Очутись вы в московских и петербургских аристократических салонах, обнаружили бы: число и разнообразие обсуждающихся идей – политических и общественных – отнюдь не столь изобильно, сколь в Берлине или Париже, где интеллектуальная закваска бурлила и бродила. Бесспорно, тогдашний Париж числился великой культурной Меккой. Но даже Берлин мало чем уступал Парижу по части умственных, богословских и художественных прений – вопреки нещадной прусской цензуре.

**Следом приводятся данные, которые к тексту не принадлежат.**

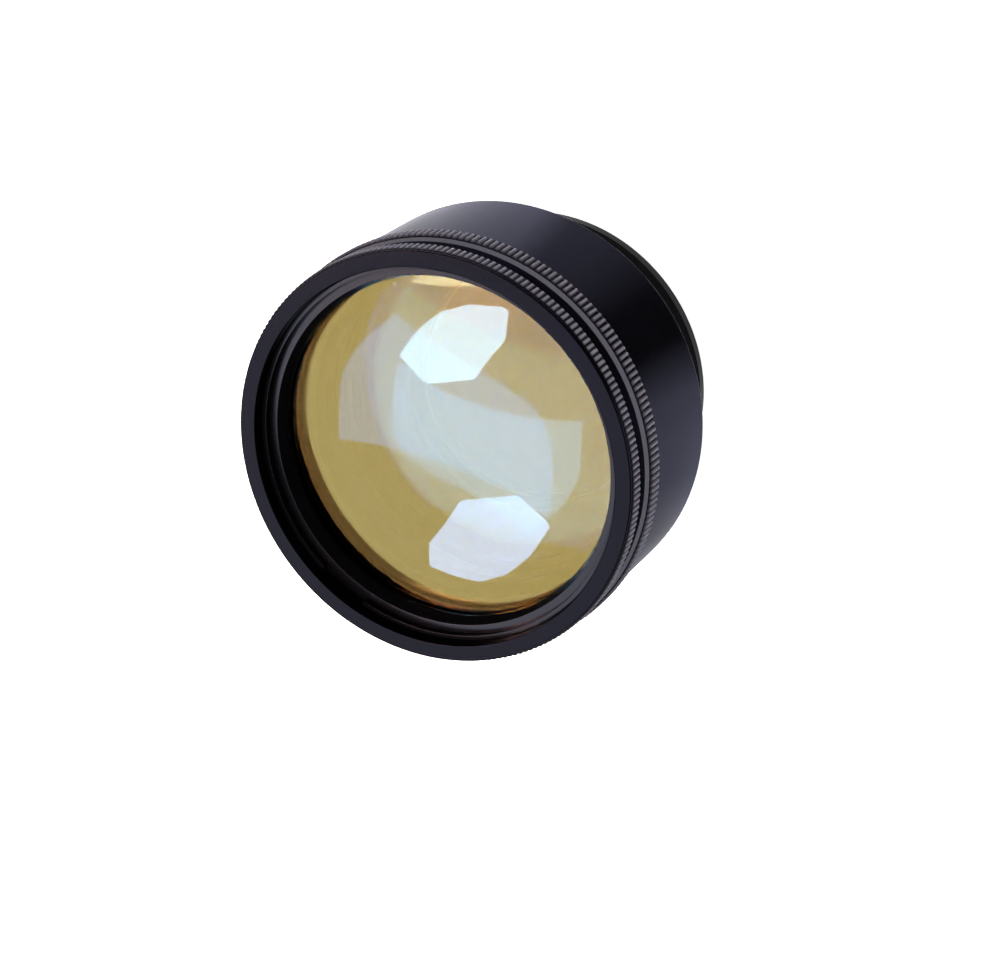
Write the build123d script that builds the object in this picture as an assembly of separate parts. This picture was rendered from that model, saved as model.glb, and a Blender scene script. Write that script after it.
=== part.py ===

Вообразите себе положение российских дел, всецело определяемое тремя обстоятельствами: во-первых, наличием лишенного воображения, косного, мертвого правительства, занятого преимущественно угнетением подданных, противящегося переменам – в основном оттого, что за ними вполне могли последовать перемены дальнейшие; правда, более разумные и чуткие члены правительства смутно сознавали: реформа – причем коренная – относящаяся, допустим, к упразднению крепостного права или к улучшению правосудия и образования – и желательна, и неминуема. Вторым обстоятельством было положение огромной массы российского населения – притесняемых, бедных мужиков – угрюмо и нечленораздельно роптавших, но слишком явно слабых и разобщенных, чтобы внушительно постоять за себя. И, наконец, меж двумя упомянутыми классами существовала небольшая, хорошо образованная прослойка, на которую глубоко влияли западные идеи, заставлявшие негодовать при виде окружающего; эти люди испытывали своего рода Танталовы муки, глядя на Европу и на великие новые движения – общественные и умственные, – развивавшиеся в европейских культурных средоточиях.